**TASK DESCRIPTION**:
Please repeat all of the listing exactly.

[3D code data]
□ □ □
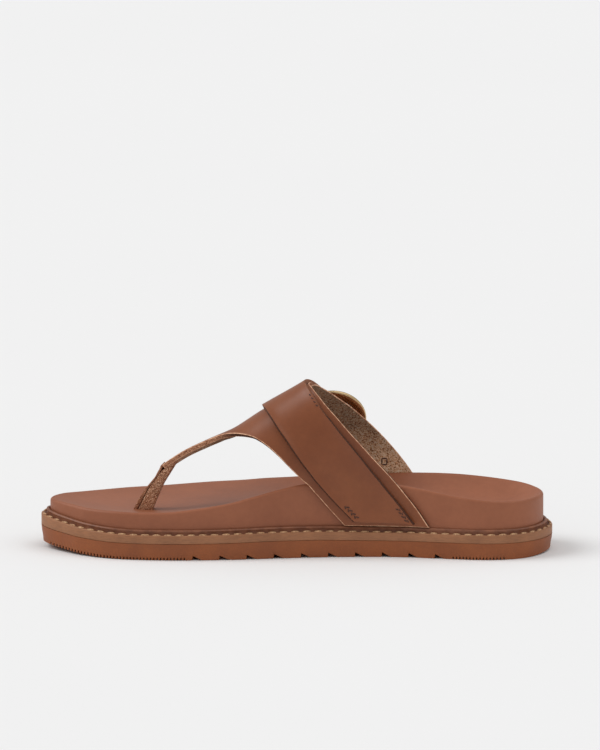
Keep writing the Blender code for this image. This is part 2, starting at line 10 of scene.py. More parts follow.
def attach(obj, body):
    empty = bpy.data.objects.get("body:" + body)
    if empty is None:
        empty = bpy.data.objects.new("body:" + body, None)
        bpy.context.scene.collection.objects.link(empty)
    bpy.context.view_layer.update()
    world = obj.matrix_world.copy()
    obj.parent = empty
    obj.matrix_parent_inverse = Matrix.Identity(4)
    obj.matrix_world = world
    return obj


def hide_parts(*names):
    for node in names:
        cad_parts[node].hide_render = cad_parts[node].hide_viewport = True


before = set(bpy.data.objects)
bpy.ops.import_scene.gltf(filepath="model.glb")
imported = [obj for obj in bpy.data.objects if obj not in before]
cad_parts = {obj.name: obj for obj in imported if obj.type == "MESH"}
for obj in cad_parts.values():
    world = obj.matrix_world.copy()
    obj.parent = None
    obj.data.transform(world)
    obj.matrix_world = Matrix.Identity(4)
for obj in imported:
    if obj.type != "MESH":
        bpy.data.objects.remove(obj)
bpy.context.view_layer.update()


# Outsole
# One moulded sheet of rust-coloured rubber, cut to the sole's outline. Sawtooth notches cross it
# under the waist, and fine ribs cross the tread under the forefoot and the heel.

SOLE_LENGTH = 0.2550
BALL_WIDTH = 0.0960
HEEL_WIDTH = 0.0660
WAIST_START = 0.45
WAIST_END = 0.80
# Each row: share of the length from the toe, medial and lateral edge as shares of the width there.
OUTLINE = (
    (0.000, -0.125, -0.125),
    (0.045, -0.315, 0.080),
    (0.085, -0.405, 0.185),
    (0.155, -0.485, 0.335),
    (0.250, -0.503, 0.443),
    (0.320, -0.484, 0.480),
    (0.400, -0.445, 0.494),
    (0.478, -0.392, 0.490),
    (0.560, -0.366, 0.505),
    (0.640, -0.375, 0.525),
    (0.715, -0.405, 0.546),
    (0.790, -0.460, 0.545),
    (0.890, -0.482, 0.508),
    (0.960, -0.360, 0.385),
    (1.000, 0.015, 0.015),
)
GAP = 0.0003
OUTSOLE_THICK = 0.0080
OUTSOLE_DRAFT = 0.0010
WAIST_RISE = 0.0006
TOE_SPRING = 0.0029
TOE_SPRING_REACH = 0.21
HEEL_ROLL = 0.0010
HEEL_ROLL_REACH = 0.05
NOTCH_COUNT = 10
NOTCH_FIRST = -0.0491
NOTCH_PITCH = 0.01343
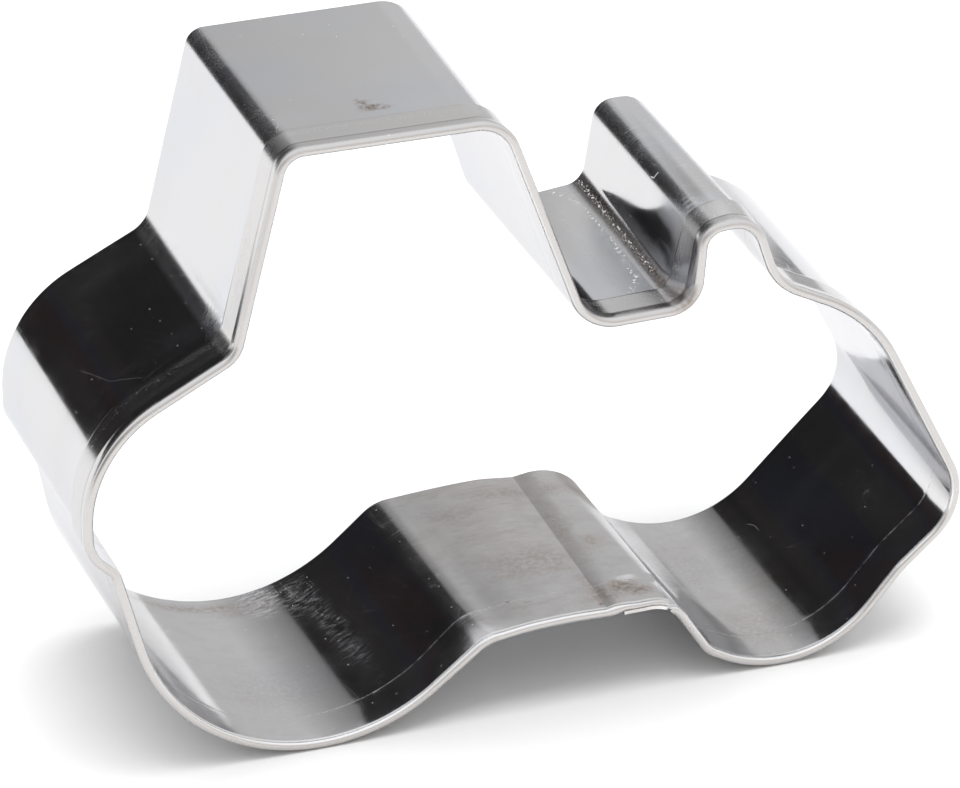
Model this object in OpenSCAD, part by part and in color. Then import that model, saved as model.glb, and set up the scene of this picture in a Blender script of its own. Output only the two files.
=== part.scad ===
// Tractor cookie cutter.
// One strip of thin stainless steel has its near edge folded over into a safe, rounded hem. It is bent
// round forming pins into the outline of a tractor, lapped under the belly and spot-welded.
// It stands on its wheels on the plane z = 0, nose towards +X, with the rolled edge towards -Y and the
// cutting edge towards +Y. All heights are taken from that plane to the middle of the sheet.

/* [Strip] */
// Width of the strip, from the rolled edge to the cutting edge
strip_width = 25; // [20:0.5:35]
// Thickness of the steel sheet
sheet = 0.3; // [0.25:0.05:0.4]
// Width of the flange that the hem folds back over the outside
hem_width = 4.1; // [4:0.1:6]
// Gap inside the fold, at its round edge
fold_gap = 0.2; // [0.1:0.02:0.3]
// Gap between the flange and the wall, behind the fold
flange_gap = 0.05; // [0.03:0.01:0.08]
// How far behind the fold the flange closes down on the wall
hem_taper = 1.2; // [0.8:0.1:1.4]

/* [Wheels] */
// Radius of the rear wheel
rear_wheel_r = 15.3; // [14:0.1:16]
// Radius of the front wheel
front_wheel_r = 10; // [9:0.1:11]
// Distance between the axles
wheelbase = 40; // [38:0.5:46]
// Radius of the tighter bend at the back of the front wheel
toe_r = 2.5; // [2:0.1:4]
// Radius of the bend between the front wheel and the nose
flank_r = 6; // [4:0.1:6.4]

/* [Body] */
// Height of the belly between the wheels
belly_height = 7.9; // [7:0.1:9]
// Radius of the bends where the belly meets the wheels
belly_bend_r = 3.6; // [2.5:0.1:4.5]
// Slope of the sheet between the rear wheel and the belly, in degrees
rear_slope = 38; // [32:1:50]
// Slope of the sheet between the belly and the front wheel, in degrees
front_slope = 58; // [50:1:66]
// Height of the hood behind the exhaust, and of the top of the bonnet
hood_height = 34; // [32:0.2:36]
// How far the nose reaches past the front axle
nose_reach = 14.9; // [13:0.1:16]
// Height of the foremost point of the nose
nose_height = 13.6; // [13.2:0.1:16]
// Radius of the nose
nose_r = 5.2; // [4:0.1:5.8]
// Radius of the brow of the bonnet
bonnet_r = 13.2; // [10:0.2:15]
// How far the middle of the brow lies behind the front axle
bonnet_setback = 2.8; // [2:0.1:4]

/* [Exhaust stack] */
// Height of the exhaust above the hood
stack_height = 7.2; // [6:0.1:10]
// Width of the exhaust across its top
stack_width = 4.7; // [4.2:0.1:6]
// How far the back of the exhaust lies behind the front axle
stack_setback = 7.3; // [6:0.1:8.4]
// How much the back of the exhaust leans out at its foot
stack_flare = 0.3; // [0:0.05:0.6]
// Radius of the front of the exhaust's domed top
stack_front_r = 2.4; // [1.6:0.1:2.6]
// Radius of the back of the exhaust's domed top
stack_rear_r = 1.6; // [1:0.1:1.6]
// Radius of the bend at the back of the exhaust's foot
stack_foot_r = 2.8; // [1.5:0.1:3.5]
// Radius of the sweep from the exhaust down to the bonnet
stack_sweep_r = 5.5; // [4.5:0.1:6.5]

/* [Cab] */
// Height of the cab roof
roof_height = 53.3; // [48:0.5:60]
// How far the roof reaches behind the rear axle
roof_rear = 2.5; // [0:0.1:5]
// How far the roof reaches in front of the rear axle
roof_front = 16.5; // [14:0.1:19]
// Radius of the rear corner of the roof
roof_rear_r = 1.7; // [1:0.1:3]
// Radius of the front corner of the roof
roof_front_r = 3; // [1.5:0.1:4]
// Distance from the rear axle to the bend at the foot of the windscreen
screen_foot = 25.3; // [24:0.1:27]
// Radius of the bend at the foot of the windscreen
screen_foot_r = 4; // [2:0.1:4.5]
// Distance from the rear axle back to the bend at the foot of the cab's back
cab_foot = 8.5; // [7:0.1:10]
// Height of the middle of that bend
cab_foot_height = 38.4; // [37.6:0.1:40]
// Radius of the bend at the foot of the cab's back
cab_foot_r = 2.6; // [1.5:0.1:3.5]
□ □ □
**REPLY TO THE EXERCISE**:
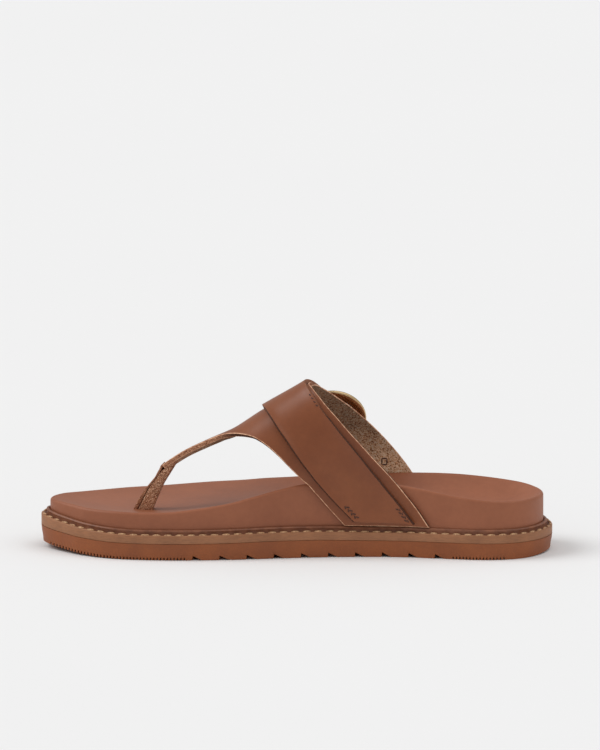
Keep writing the Blender code for this image. This is part 2, starting at line 10 of scene.py. More parts follow.
def attach(obj, body):
    empty = bpy.data.objects.get("body:" + body)
    if empty is None:
        empty = bpy.data.objects.new("body:" + body, None)
        bpy.context.scene.collection.objects.link(empty)
    bpy.context.view_layer.update()
    world = obj.matrix_world.copy()
    obj.parent = empty
    obj.matrix_parent_inverse = Matrix.Identity(4)
    obj.matrix_world = world
    return obj


def hide_parts(*names):
    for node in names:
        cad_parts[node].hide_render = cad_parts[node].hide_viewport = True


before = set(bpy.data.objects)
bpy.ops.import_scene.gltf(filepath="model.glb")
imported = [obj for obj in bpy.data.objects if obj not in before]
cad_parts = {obj.name: obj for obj in imported if obj.type == "MESH"}
for obj in cad_parts.values():
    world = obj.matrix_world.copy()
    obj.parent = None
    obj.data.transform(world)
    obj.matrix_world = Matrix.Identity(4)
for obj in imported:
    if obj.type != "MESH":
        bpy.data.objects.remove(obj)
bpy.context.view_layer.update()


# Outsole
# One moulded sheet of rust-coloured rubber, cut to the sole's outline. Sawtooth notches cross it
# under the waist, and fine ribs cross the tread under the forefoot and the heel.

SOLE_LENGTH = 0.2550
BALL_WIDTH = 0.0960
HEEL_WIDTH = 0.0660
WAIST_START = 0.45
WAIST_END = 0.80
# Each row: share of the length from the toe, medial and lateral edge as shares of the width there.
OUTLINE = (
    (0.000, -0.125, -0.125),
    (0.045, -0.315, 0.080),
    (0.085, -0.405, 0.185),
    (0.155, -0.485, 0.335),
    (0.250, -0.503, 0.443),
    (0.320, -0.484, 0.480),
    (0.400, -0.445, 0.494),
    (0.478, -0.392, 0.490),
    (0.560, -0.366, 0.505),
    (0.640, -0.375, 0.525),
    (0.715, -0.405, 0.546),
    (0.790, -0.460, 0.545),
    (0.890, -0.482, 0.508),
    (0.960, -0.360, 0.385),
    (1.000, 0.015, 0.015),
)
GAP = 0.0003
OUTSOLE_THICK = 0.0080
OUTSOLE_DRAFT = 0.0010
WAIST_RISE = 0.0006
TOE_SPRING = 0.0029
TOE_SPRING_REACH = 0.21
HEEL_ROLL = 0.0010
HEEL_ROLL_REACH = 0.05
NOTCH_COUNT = 10
NOTCH_FIRST = -0.0491
NOTCH_PITCH = 0.01343
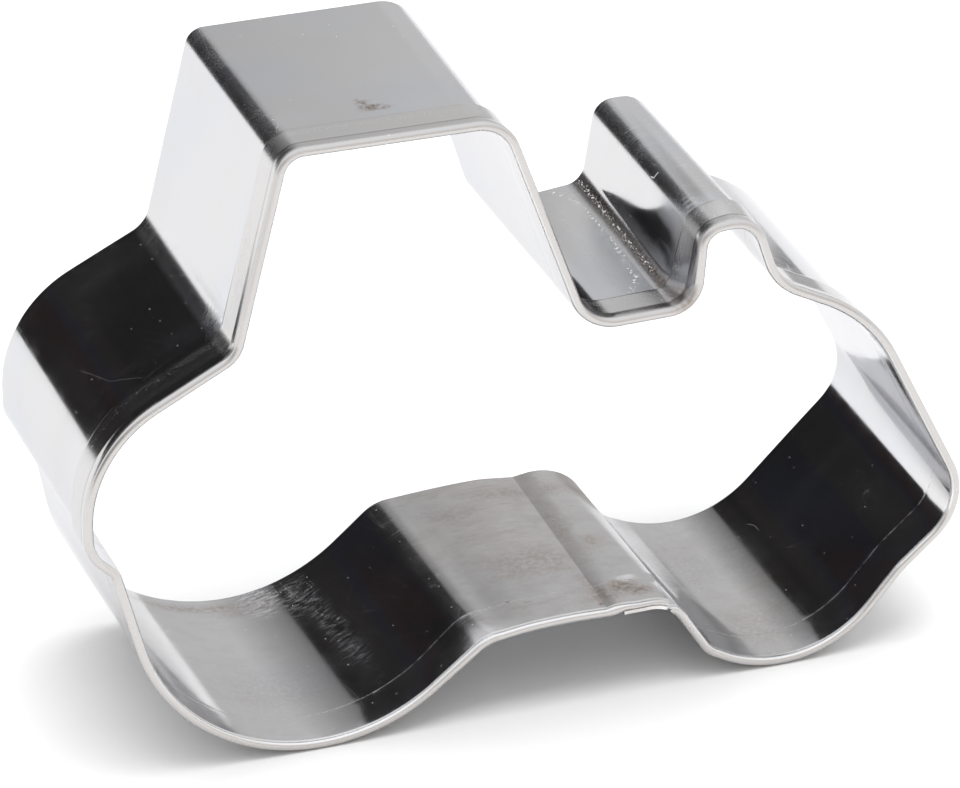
Model this object in OpenSCAD, part by part and in color. Then import that model, saved as model.glb, and set up the scene of this picture in a Blender script of its own. Output only the two files.
=== part.scad ===
// Tractor cookie cutter.
// One strip of thin stainless steel has its near edge folded over into a safe, rounded hem. It is bent
// round forming pins into the outline of a tractor, lapped under the belly and spot-welded.
// It stands on its wheels on the plane z = 0, nose towards +X, with the rolled edge towards -Y and the
// cutting edge towards +Y. All heights are taken from that plane to the middle of the sheet.

/* [Strip] */
// Width of the strip, from the rolled edge to the cutting edge
strip_width = 25; // [20:0.5:35]
// Thickness of the steel sheet
sheet = 0.3; // [0.25:0.05:0.4]
// Width of the flange that the hem folds back over the outside
hem_width = 4.1; // [4:0.1:6]
// Gap inside the fold, at its round edge
fold_gap = 0.2; // [0.1:0.02:0.3]
// Gap between the flange and the wall, behind the fold
flange_gap = 0.05; // [0.03:0.01:0.08]
// How far behind the fold the flange closes down on the wall
hem_taper = 1.2; // [0.8:0.1:1.4]

/* [Wheels] */
// Radius of the rear wheel
rear_wheel_r = 15.3; // [14:0.1:16]
// Radius of the front wheel
front_wheel_r = 10; // [9:0.1:11]
// Distance between the axles
wheelbase = 40; // [38:0.5:46]
// Radius of the tighter bend at the back of the front wheel
toe_r = 2.5; // [2:0.1:4]
// Radius of the bend between the front wheel and the nose
flank_r = 6; // [4:0.1:6.4]

/* [Body] */
// Height of the belly between the wheels
belly_height = 7.9; // [7:0.1:9]
// Radius of the bends where the belly meets the wheels
belly_bend_r = 3.6; // [2.5:0.1:4.5]
// Slope of the sheet between the rear wheel and the belly, in degrees
rear_slope = 38; // [32:1:50]
// Slope of the sheet between the belly and the front wheel, in degrees
front_slope = 58; // [50:1:66]
// Height of the hood behind the exhaust, and of the top of the bonnet
hood_height = 34; // [32:0.2:36]
// How far the nose reaches past the front axle
nose_reach = 14.9; // [13:0.1:16]
// Height of the foremost point of the nose
nose_height = 13.6; // [13.2:0.1:16]
// Radius of the nose
nose_r = 5.2; // [4:0.1:5.8]
// Radius of the brow of the bonnet
bonnet_r = 13.2; // [10:0.2:15]
// How far the middle of the brow lies behind the front axle
bonnet_setback = 2.8; // [2:0.1:4]

/* [Exhaust stack] */
// Height of the exhaust above the hood
stack_height = 7.2; // [6:0.1:10]
// Width of the exhaust across its top
stack_width = 4.7; // [4.2:0.1:6]
// How far the back of the exhaust lies behind the front axle
stack_setback = 7.3; // [6:0.1:8.4]
// How much the back of the exhaust leans out at its foot
stack_flare = 0.3; // [0:0.05:0.6]
// Radius of the front of the exhaust's domed top
stack_front_r = 2.4; // [1.6:0.1:2.6]
// Radius of the back of the exhaust's domed top
stack_rear_r = 1.6; // [1:0.1:1.6]
// Radius of the bend at the back of the exhaust's foot
stack_foot_r = 2.8; // [1.5:0.1:3.5]
// Radius of the sweep from the exhaust down to the bonnet
stack_sweep_r = 5.5; // [4.5:0.1:6.5]

/* [Cab] */
// Height of the cab roof
roof_height = 53.3; // [48:0.5:60]
// How far the roof reaches behind the rear axle
roof_rear = 2.5; // [0:0.1:5]
// How far the roof reaches in front of the rear axle
roof_front = 16.5; // [14:0.1:19]
// Radius of the rear corner of the roof
roof_rear_r = 1.7; // [1:0.1:3]
// Radius of the front corner of the roof
roof_front_r = 3; // [1.5:0.1:4]
// Distance from the rear axle to the bend at the foot of the windscreen
screen_foot = 25.3; // [24:0.1:27]
// Radius of the bend at the foot of the windscreen
screen_foot_r = 4; // [2:0.1:4.5]
// Distance from the rear axle back to the bend at the foot of the cab's back
cab_foot = 8.5; // [7:0.1:10]
// Height of the middle of that bend
cab_foot_height = 38.4; // [37.6:0.1:40]
// Radius of the bend at the foot of the cab's back
cab_foot_r = 2.6; // [1.5:0.1:3.5]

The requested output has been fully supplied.